Nasce a Napoli con cinque Università il Tavolo italiano di lavoro per il Patto Mondiale per l’Ambiente
Varato da un gruppo di esperti internazionali, presentato in Francia da Macron e sostenuto dall'ONU il Patto Mondiale per l'Ambiente adesso attende di diventare un Trattato vincolante a livello mondiale ma si è scontrato con l'opposizione di Russia e Stati Uniti LA GAZZETTA CAMPANA
Prevenzione, precauzione e “chi inquina paga”. Sono i punti cardine del “Global Pact for the Environment”, il Patto Mondiale per l’Ambienteche dopo due anni dalla sua stesura, in un momento decisivo per il suo iter internazionale, trova in Italia un nuovo organismo di sostegno e diffusione. Nasce, infatti, stamane all’Università Suor Orsola Benincasa di Napoli, sede del primo corso di Laurea italiano specificamente dedicato alla Green Economy, il Tavolo italiano di lavoro per il Patto Mondiale per l’Ambiente. Sono già cinque le Università italiane coinvolte nel progetto di lavoro (con il Suor Orsola ci sono l’Università degli Studi della Campania “Luigi Vanvitelli” e le Università di Foggia, Torino e Roma Tre).

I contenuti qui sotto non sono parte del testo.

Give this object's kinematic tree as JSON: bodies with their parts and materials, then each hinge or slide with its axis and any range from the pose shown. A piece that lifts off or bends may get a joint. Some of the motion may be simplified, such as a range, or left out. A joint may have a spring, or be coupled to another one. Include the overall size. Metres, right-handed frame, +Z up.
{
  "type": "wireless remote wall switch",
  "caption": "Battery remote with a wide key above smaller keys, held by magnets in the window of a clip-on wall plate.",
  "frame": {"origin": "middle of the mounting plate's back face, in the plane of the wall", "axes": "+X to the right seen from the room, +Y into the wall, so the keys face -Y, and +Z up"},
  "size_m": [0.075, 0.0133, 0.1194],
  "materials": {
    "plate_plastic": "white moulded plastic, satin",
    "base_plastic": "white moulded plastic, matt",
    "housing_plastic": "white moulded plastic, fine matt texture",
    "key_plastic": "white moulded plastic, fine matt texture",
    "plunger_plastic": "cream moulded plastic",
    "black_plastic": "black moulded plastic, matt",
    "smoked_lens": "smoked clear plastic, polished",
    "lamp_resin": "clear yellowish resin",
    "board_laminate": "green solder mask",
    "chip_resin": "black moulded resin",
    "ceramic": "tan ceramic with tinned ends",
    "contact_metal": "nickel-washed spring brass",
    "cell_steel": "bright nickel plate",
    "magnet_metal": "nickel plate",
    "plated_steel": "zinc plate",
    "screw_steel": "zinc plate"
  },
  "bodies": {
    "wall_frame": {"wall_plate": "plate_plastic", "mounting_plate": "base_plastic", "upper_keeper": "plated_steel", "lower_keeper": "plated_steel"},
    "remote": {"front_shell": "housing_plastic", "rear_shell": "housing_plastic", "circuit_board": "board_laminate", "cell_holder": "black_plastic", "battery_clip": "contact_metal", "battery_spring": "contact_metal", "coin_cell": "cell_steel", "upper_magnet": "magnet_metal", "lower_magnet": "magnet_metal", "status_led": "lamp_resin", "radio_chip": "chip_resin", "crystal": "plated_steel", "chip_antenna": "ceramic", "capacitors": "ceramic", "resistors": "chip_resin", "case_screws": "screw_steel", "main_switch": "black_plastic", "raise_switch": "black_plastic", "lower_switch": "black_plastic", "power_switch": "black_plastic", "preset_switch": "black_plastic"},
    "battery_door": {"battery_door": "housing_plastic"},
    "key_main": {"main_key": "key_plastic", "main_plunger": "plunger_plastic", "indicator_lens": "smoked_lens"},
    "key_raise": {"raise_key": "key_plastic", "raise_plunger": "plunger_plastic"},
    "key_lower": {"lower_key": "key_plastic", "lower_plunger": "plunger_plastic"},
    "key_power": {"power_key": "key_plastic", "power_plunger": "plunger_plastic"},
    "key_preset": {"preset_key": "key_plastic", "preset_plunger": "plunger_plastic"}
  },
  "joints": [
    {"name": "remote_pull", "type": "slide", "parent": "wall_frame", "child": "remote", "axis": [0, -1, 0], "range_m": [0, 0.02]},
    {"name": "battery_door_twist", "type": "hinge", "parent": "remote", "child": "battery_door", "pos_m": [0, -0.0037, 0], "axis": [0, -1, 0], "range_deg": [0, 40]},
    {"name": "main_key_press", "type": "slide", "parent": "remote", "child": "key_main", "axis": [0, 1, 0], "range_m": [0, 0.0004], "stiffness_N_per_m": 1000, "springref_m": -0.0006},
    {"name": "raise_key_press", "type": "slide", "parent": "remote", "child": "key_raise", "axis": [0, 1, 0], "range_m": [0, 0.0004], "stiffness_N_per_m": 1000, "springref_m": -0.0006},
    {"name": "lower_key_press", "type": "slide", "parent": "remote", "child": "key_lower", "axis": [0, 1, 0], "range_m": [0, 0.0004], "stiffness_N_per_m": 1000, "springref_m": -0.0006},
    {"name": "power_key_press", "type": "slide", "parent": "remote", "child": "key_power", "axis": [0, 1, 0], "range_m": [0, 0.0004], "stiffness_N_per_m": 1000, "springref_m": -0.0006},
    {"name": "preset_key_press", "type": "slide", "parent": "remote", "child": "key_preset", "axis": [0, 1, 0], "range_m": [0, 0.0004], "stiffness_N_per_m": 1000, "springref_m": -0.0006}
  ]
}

“L’impegno delle Università per il Patto Mondiale dell’Ambiente deve diventare sempre più intenso ed efficace – ha spiegato il Rettore del Suor Orsola, Lucio d’Alessandro, vicepresidente della Conferenza dei Rettori delle Università Italiane – perché siamo in un momento in cui è in gioco una nuova “visione del mondo”, un cambiamento di paradigma che deve fondare e sorreggere un diverso modello globale di governo dei processi produttivi, presi nel loro insieme. Una trasformazione radicale in cui la formazione dei giovani assume una funzione prioritaria e certamente determinante perché la questione ambientale e l’economia verde quale possibile risposta sono il vero crocevia scientifico, politico ed economico dei nostri tempi”.

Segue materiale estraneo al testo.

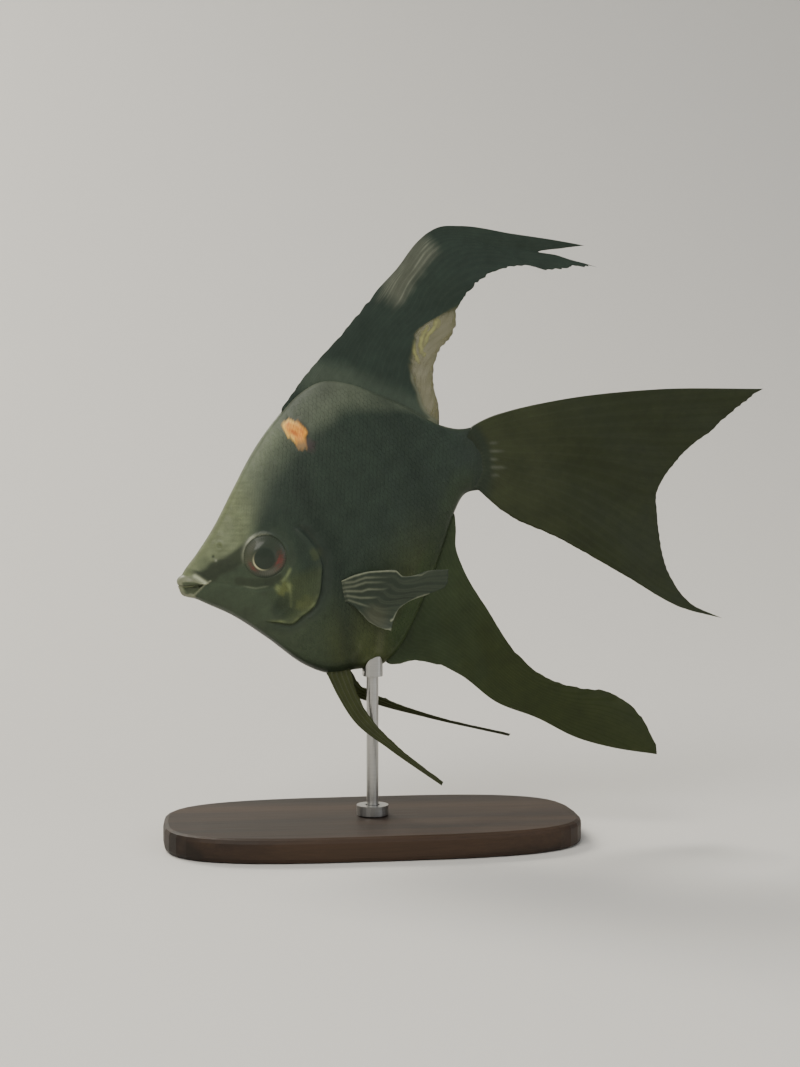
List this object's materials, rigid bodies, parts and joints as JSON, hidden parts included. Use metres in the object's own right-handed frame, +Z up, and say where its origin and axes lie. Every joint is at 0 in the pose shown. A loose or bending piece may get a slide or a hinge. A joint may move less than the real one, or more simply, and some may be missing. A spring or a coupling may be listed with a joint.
{
  "type": "freshwater angelfish on a stand",
  "caption": "Life-size still model of a black veil-finned freshwater angelfish, swimming nose-down, held by a rod on a flat oval-cornered display base.",
  "frame": {"origin": "centre of the display base's flat underside, on the axis of the rod", "axes": "+Z up, -X towards the fish's snout, +Y to its right flank"},
  "size_m": [0.1545, 0.052, 0.1533],
  "materials": {
    "fish_skin": "moist olive-black scaled skin",
    "fish_lips": "soft moist pale olive skin",
    "fish_gill": "smooth olive skin over bone",
    "fish_eye": "clear wet gloss",
    "fish_fin": "thin satin fin membrane with rays",
    "fish_clear_fin": "thin clear fin membrane with pale rays",
    "stand_wood": "dark stained satin hardwood",
    "stand_steel": "fine brushed"
  },
  "bodies": {
    "root": {"head": "fish_skin", "upper_jaw": "fish_lips", "lower_jaw": "fish_lips", "gill_cover_left": "fish_gill", "gill_cover_right": "fish_gill", "trunk": "fish_skin", "tail_stalk": "fish_skin", "eye_left": "fish_eye", "eye_right": "fish_eye", "dorsal_fin": "fish_fin", "anal_fin": "fish_fin", "caudal_fin": "fish_fin", "pectoral_fin_left": "fish_clear_fin", "pectoral_fin_right": "fish_clear_fin", "pelvic_fin_left": "fish_fin", "pelvic_fin_right": "fish_fin", "stand_base": "stand_wood", "stand_rod": "stand_steel", "stand_collar": "stand_steel", "stand_saddle": "stand_steel"}
  },
  "joints": []
}
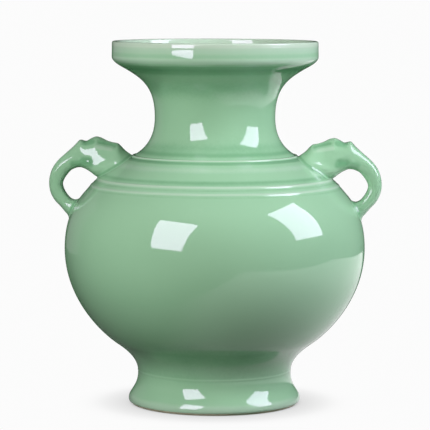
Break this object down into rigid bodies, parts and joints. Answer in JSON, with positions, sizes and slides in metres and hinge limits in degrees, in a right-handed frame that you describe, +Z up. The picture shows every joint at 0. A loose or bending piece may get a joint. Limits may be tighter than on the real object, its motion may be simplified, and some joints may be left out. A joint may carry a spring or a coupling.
{
  "type": "vase",
  "caption": "Glazed celadon porcelain vase with a dish mouth, ringed shoulder, round belly, flared foot and two elephant-head loop handles.",
  "frame": {"origin": "centre of the foot's standing face", "axes": "+Z up along the vase's axis, X through the two handles, Y towards the front and back"},
  "size_m": [0.2756, 0.2484, 0.3],
  "materials": {
    "celadon_glaze": "glossy pale green celadon glaze",
    "bare_clay": "wiped, unglazed fired clay"
  },
  "bodies": {
    "root": {"foot_ring": "bare_clay", "foot": "celadon_glaze", "lower_belly": "celadon_glaze", "upper_belly": "celadon_glaze", "shoulder": "celadon_glaze", "neck": "celadon_glaze", "mouth_dish": "celadon_glaze", "right_handle_head": "celadon_glaze", "right_handle_trunk": "celadon_glaze", "left_handle_head": "celadon_glaze", "left_handle_trunk": "celadon_glaze"}
  },
  "joints": []
}
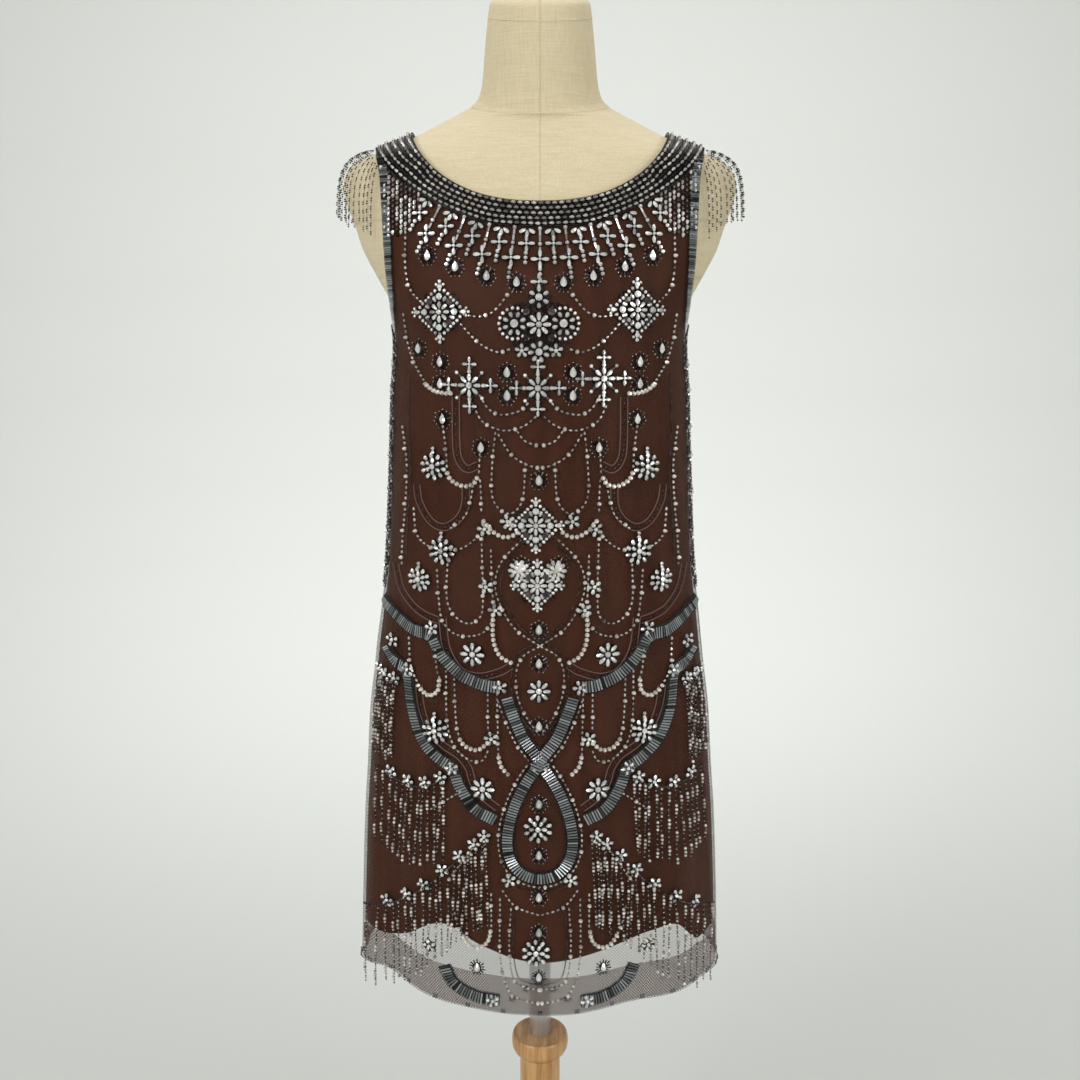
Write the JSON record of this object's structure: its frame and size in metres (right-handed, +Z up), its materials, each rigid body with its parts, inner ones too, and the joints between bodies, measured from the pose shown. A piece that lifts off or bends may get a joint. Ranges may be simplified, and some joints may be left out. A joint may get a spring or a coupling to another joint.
{
  "type": "beaded mini dress on a dress form",
  "caption": "Sleeveless scoop-neck net mini dress with beaded swags, medallions and fringe over a brown lining, on a limbless linen dress form with a pole and round wooden base.",
  "frame": {"origin": "centre of the flat underside of the round wooden base", "axes": "+Z up along the pole, the dress front faces -Y, the wearer's left side is towards +X"},
  "size_m": [0.4294, 0.33, 1.5594],
  "materials": {
    "net_mesh": "sheer matte net",
    "lining_satin": "soft satin",
    "bead_band": "gunmetal seed beads",
    "bugle_bead": "steel grey bugle beads",
    "crystal": "silver-backed crystal",
    "fringe_bead": "dark seed bead strands",
    "form_linen": "cream linen",
    "pole_chrome": "polished",
    "stand_wood": "clear varnished"
  },
  "bodies": {
    "root": {"net_front": "net_mesh", "lining_front": "lining_satin", "hem_band_front": "net_mesh", "neck_band_front": "bead_band", "ribbon_upper_scallop_front_left": "bugle_bead", "ribbon_upper_scallop_front_right": "bugle_bead", "ribbon_lower_scallop_front_left": "bugle_bead", "ribbon_lower_scallop_front_right": "bugle_bead", "ribbon_centre_arm_front_left": "bugle_bead", "ribbon_centre_arm_front_right": "bugle_bead", "ribbon_hem_arc_front_left": "bugle_bead", "ribbon_hem_arc_front_right": "bugle_bead", "ribbon_teardrop_front": "bugle_bead", "armhole_trim_front_left": "bead_band", "tier_top_front_left": "fringe_bead", "tier_middle_front_left": "fringe_bead", "tier_low_front_left": "fringe_bead", "armhole_trim_front_right": "bead_band", "tier_top_front_right": "fringe_bead", "tier_middle_front_right": "fringe_bead", "tier_low_front_right": "fringe_bead", "net_back": "net_mesh", "lining_back": "lining_satin", "hem_band_back": "net_mesh", "neck_band_back": "bead_band", "ribbon_upper_scallop_back_left": "bugle_bead", "ribbon_upper_scallop_back_right": "bugle_bead", "ribbon_lower_scallop_back_left": "bugle_bead", "ribbon_lower_scallop_back_right": "bugle_bead", "ribbon_centre_arm_back_left": "bugle_bead", "ribbon_centre_arm_back_right": "bugle_bead", "ribbon_hem_arc_back_left": "bugle_bead", "ribbon_hem_arc_back_right": "bugle_bead", "ribbon_teardrop_back": "bugle_bead", "armhole_trim_back_left": "bead_band", "tier_top_back_left": "fringe_bead", "tier_middle_back_left": "fringe_bead", "tier_low_back_left": "fringe_bead", "armhole_trim_back_right": "bead_band", "tier_top_back_right": "fringe_bead", "tier_middle_back_right": "fringe_bead", "tier_low_back_right": "fringe_bead", "medallion_left": "crystal", "medallion_right": "crystal", "medallion_centre": "crystal", "cross_flower_left": "crystal", "cross_flower_right": "crystal", "cross_flower_centre": "crystal", "waist_medallion": "crystal", "drop_medallion": "crystal", "shoulder_fringe_left": "fringe_bead", "shoulder_fringe_right": "fringe_bead", "form_torso": "form_linen", "stand_pole": "pole_chrome", "stand_column": "stand_wood", "stand_base": "stand_wood"}
  },
  "joints": []
}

Il lungo percorso del Patto Mondiale per l’Ambiente e la risoluzione ONU con i voti contrari di Russia e Stati Uniti
Varato nel 2016 con un testo originale in sei diverse lingue (arabo, cinese, inglese, francese, russo e spagnolo) da un network internazionale di esperti di tutto il mondo, il “Group of Experts for the Pact”, presieduto dal presidente del Consiglio Costituzionale francese, Laurent Fabius, e con la presenza anche di tre illustri studiosi italiani (Domenico Amirante, Tullio Scovazzi e Rosario Ferrara), il Patto Mondiale per l’Ambiente è stato presentato per la prima volta nella sua stesura definitiva il 24 giugno 2017, all’Università Sorbona di Parigi, dal Presidente francese Emmanuel Macron. Da allora è iniziata una lunga battaglia per il riconoscimento dello stesso come complesso di norme vincolanti. Il 19 marzo 2018 anche la Commissione Europea ha sollecitato al Consiglio un mandato per negoziare un Patto globale per l’ambiente in nome dell’Unione Europea. Infine, il 10 maggio 2018, l’Assemblea Generale delle Nazioni Unite ha approvato, con una maggioranza schiacciante (ma con i voti contrario politicamente pesanti della Russia e degli Stati Uniti), una risoluzione dal titolo Towards a Global Pact for the Environment che segna l’apertura delle negoziazioni internazionali per l’approvazione del Patto.
“Il sistema di tutela ambientale ideato dal Patto – ha sottolineato Domenico Amirante, coordinatore del Dottorato di Ricerca in Comparative Law dell’Università della Campania “Luigi Vanvitelli” e membro del Group of Experts for the Pact – si basa sulla centralità del principio della prevenzione, intesa come modalità ‘ordinaria’ dell’azione in campo ambientale e che deve informare tutti i momenti dell’agire pubblico, ma oggi anche privato. Gli altri due principi svolgono quindi funzioni sia ausiliarie che integrative, nei confronti della prevenzione. Ad esempio, il principio “chi inquina paga” rappresenta non solo uno strumento per l’integrazione degli obiettivi della prevenzione nelle attività economiche e nelle politiche pubbliche e sociali (l’internalizzazione dei costi ambientali), ma anche una norma di chiusura a cui ricorrere in quei casi definibili di ‘fallimento della prevenzione’, e che, purtroppo, non appaiono allo stato attuale trascurabili. Il principio precauzionale agisce invece ‘a monte’ essendo chiamato ad intervenire nei casi in cui l’approccio preventivo non può essere applicato, ponendosi come filosofia ordinamentale relativa alla gestione dei rischi incerti o potenziali”.